Lewis was fortunate to win this time, but the way he drove is how you win Championships. He didn’t try to force it when he knew he had a bad day but instead let the race come to him. He could easily have tried a move down the inside just like Vettel did but he didn’t and even if hadn’t won the race which of course was lucky, but regardless I think he made the best of what was for him a bad weekend. If Hamilton was lucky, then poor Bottas was extremely unlucky, as was Vettel who dominated the race until the safety car came out with 12 laps to go.
Talking about Ricciardo and Verstappen, frankly they could have easily crashed several times well before the accident if Ricciardo hadn’t given more than adequate room to Verstappen every time where close earlier in the race. It’s the same thing I mentioned in regard to Verstappen’s driving in China and Bahrain. He’s been getting away with his moves for the past three years. But now the tide has turned because every one of them is so marginal, so low-percentage. Eventually, the odds catch up with you and you can’t get away with what you’ve been getting away with forever.
I think almost every driver has been through this at some stage in their career. You do the same aggressive thing one year and you get away with every move. If you look back at all of the moves Max has made it’s been extraordinary that he hasn’t been caught out before and instead it’s been whomever he was dicing with that ended up with a broken wing end-plate or got run off the track or whatever else might have happened but Max always seemed to come out on top. But then things turn around and every move you make goes the wrong way, although he’s not doing anything different, but the tiny margins he’s dealing with all the time are now not in his favor anymore. Part of the problem when you’re constantly cutting it that fine, with one extremely low percentage move after another, is that you’re leaving your own faith in the hands of the guy you’re racing against, and none of the guys at this level will accept to get bullied forever. And, so here we are, all the “genius” moves from the past years now suddenly look clumsy and poorly executed.

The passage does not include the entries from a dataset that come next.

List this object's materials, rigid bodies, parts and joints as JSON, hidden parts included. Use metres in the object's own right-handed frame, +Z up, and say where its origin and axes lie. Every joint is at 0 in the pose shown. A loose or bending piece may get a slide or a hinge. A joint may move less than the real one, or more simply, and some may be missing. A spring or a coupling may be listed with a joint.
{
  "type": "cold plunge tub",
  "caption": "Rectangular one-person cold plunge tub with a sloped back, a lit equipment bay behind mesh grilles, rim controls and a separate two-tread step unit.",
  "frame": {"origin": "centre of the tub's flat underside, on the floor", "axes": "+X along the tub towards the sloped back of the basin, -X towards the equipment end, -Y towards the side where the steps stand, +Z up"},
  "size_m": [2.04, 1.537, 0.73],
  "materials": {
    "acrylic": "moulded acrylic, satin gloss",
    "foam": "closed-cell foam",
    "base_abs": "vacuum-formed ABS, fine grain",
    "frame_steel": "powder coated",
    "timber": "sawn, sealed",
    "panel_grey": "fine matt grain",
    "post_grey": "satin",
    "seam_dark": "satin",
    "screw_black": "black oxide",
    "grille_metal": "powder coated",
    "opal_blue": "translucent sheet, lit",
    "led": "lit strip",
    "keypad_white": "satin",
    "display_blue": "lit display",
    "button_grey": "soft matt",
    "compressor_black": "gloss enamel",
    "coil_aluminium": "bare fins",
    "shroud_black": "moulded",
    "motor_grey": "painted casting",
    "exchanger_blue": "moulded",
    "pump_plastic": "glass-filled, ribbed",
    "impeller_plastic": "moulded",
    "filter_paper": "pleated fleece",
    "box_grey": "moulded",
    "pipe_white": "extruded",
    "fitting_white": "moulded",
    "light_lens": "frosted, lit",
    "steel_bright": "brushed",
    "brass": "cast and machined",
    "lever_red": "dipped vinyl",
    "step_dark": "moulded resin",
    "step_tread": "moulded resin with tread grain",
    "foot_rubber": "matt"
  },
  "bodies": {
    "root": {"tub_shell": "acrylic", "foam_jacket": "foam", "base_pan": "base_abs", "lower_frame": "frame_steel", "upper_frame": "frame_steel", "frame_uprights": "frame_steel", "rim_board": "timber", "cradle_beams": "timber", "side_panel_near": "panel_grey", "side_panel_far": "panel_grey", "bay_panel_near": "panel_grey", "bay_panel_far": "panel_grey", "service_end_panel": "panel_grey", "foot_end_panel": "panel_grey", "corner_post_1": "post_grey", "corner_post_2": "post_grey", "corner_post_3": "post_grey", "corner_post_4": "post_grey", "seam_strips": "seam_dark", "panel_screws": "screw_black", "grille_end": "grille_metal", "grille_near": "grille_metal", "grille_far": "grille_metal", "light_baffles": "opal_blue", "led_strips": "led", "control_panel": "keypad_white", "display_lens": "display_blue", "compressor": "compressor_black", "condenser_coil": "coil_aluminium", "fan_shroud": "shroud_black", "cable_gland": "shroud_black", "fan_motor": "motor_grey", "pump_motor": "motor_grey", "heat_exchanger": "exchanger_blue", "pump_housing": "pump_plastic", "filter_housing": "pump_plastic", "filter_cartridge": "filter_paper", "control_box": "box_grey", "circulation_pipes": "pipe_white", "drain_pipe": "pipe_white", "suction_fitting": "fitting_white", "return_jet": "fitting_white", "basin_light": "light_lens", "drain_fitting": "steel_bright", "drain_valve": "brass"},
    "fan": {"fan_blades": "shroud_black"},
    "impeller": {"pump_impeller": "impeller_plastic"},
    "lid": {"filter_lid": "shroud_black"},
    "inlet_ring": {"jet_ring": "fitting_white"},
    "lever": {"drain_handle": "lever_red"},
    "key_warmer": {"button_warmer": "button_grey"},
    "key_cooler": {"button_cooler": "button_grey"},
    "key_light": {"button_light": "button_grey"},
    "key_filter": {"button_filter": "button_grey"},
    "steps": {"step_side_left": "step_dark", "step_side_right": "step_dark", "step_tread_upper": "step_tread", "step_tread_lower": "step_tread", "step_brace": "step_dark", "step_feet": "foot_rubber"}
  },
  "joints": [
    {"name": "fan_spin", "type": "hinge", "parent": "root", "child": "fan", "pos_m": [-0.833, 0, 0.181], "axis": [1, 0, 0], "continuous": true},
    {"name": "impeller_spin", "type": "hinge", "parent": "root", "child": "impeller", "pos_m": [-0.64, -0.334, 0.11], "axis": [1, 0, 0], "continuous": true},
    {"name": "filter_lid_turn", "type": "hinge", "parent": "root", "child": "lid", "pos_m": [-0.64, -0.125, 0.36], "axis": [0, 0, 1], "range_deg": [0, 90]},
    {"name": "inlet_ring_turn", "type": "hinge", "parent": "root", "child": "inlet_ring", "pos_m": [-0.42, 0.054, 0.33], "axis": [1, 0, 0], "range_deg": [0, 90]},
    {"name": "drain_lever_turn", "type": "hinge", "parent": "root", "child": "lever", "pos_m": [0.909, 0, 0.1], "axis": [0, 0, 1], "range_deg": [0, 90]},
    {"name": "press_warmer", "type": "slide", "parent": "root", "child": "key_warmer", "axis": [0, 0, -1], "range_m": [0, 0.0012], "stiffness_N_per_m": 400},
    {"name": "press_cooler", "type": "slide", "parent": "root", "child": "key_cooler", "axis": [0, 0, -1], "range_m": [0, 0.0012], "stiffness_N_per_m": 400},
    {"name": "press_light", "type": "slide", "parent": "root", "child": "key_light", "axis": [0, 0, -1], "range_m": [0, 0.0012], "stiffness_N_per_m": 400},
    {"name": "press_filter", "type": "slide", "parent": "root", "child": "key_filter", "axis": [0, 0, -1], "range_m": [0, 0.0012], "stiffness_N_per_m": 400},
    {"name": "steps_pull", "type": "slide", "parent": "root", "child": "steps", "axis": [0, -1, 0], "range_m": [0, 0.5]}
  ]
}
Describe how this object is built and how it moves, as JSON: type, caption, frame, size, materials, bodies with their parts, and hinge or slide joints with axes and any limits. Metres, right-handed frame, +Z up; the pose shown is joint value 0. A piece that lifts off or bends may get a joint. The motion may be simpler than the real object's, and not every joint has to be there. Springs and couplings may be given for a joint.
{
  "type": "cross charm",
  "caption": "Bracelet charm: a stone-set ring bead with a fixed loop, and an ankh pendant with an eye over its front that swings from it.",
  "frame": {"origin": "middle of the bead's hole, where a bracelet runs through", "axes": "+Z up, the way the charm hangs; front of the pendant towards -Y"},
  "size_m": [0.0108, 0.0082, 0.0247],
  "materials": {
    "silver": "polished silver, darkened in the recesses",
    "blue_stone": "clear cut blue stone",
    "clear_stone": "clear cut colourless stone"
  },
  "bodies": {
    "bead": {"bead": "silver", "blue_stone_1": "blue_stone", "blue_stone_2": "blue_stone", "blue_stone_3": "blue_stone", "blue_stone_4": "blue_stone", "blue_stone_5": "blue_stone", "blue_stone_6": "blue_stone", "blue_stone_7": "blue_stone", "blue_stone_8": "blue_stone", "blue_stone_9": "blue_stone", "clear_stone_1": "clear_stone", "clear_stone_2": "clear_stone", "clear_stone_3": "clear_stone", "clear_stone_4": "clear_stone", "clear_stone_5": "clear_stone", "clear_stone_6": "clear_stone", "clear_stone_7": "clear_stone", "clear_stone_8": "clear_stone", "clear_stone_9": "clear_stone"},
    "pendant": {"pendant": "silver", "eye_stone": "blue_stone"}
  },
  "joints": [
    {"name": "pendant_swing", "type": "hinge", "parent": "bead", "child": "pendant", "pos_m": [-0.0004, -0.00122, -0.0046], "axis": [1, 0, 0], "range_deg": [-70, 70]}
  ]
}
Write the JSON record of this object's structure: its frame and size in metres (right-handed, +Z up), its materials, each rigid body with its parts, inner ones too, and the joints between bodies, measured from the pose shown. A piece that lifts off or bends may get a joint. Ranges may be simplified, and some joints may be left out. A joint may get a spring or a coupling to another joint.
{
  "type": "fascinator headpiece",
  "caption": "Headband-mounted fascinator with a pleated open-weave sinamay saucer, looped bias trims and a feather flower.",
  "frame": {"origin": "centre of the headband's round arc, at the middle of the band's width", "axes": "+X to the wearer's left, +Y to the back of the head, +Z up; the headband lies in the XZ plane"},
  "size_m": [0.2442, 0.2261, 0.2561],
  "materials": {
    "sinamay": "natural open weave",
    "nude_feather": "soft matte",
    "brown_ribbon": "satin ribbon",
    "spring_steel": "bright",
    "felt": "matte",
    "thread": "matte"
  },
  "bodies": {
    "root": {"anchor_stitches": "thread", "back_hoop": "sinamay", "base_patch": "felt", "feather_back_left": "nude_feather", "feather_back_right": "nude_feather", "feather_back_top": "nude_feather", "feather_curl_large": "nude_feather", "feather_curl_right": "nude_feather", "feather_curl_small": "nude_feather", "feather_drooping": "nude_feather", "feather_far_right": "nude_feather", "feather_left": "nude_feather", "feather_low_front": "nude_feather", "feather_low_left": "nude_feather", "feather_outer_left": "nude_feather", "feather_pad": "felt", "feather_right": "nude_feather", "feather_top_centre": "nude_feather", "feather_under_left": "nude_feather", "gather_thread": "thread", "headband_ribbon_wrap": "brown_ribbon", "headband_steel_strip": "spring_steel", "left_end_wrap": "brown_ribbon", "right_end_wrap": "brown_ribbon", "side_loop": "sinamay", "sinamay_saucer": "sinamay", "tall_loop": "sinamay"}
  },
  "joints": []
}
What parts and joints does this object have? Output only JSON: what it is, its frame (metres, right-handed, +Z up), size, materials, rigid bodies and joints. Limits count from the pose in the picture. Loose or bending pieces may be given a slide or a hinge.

At some stage I think the penny is going to have to drop for him. You’ll never ever win a championship driving like he does. He’s still young and I’m sure these past races have taught him that you don’t have to win every battle to win the war and he will no doubt win several more races and championships. But he’s got to realize that he cannot keep doing what he’s doing and hope to get away with it every time.
In this case, the crash was 110 percent Verstappen’s fault in my opinion. Once you’ve made a move in defense you can’t move again, especially not if you’ve opened the door slightly, which is what he did by swerving to the right. At that point, Ricciardo is 100 percent committed to the move on the inside, before then you could see that he was going to either go late on the outside or dive on the inside depending on the line Max chose. Once the door is open and he’s hard on the brakes at the very last moment there’s nothing he can do at that point but continue in the trajectory the car is going. If there’s suddenly an obstacle in front of you, you’re going to hit it, it’s as simple as that. And of course, Verstappen knows that, or should know that. He’s pulled the same trick several times before on other drivers, and it’s always been the guy coming from behind who got the short end of the stick, this time both were out immediately.
What I would do if was Christian Horner or Helmut Marko, instead of constantly protecting him, I would have him sit and watch every video replay of every incident or accident he’s had where he got away with it and make him see how lucky he’s been in the past. Now circumstances have changed a half-percent in the wrong direction and he’s not just costing someone else a front wing or a lost race, he’s costing himself and the team DNF’s and extremely valuable points and not getting away with what he was before. Sooner or later you will run out of luck.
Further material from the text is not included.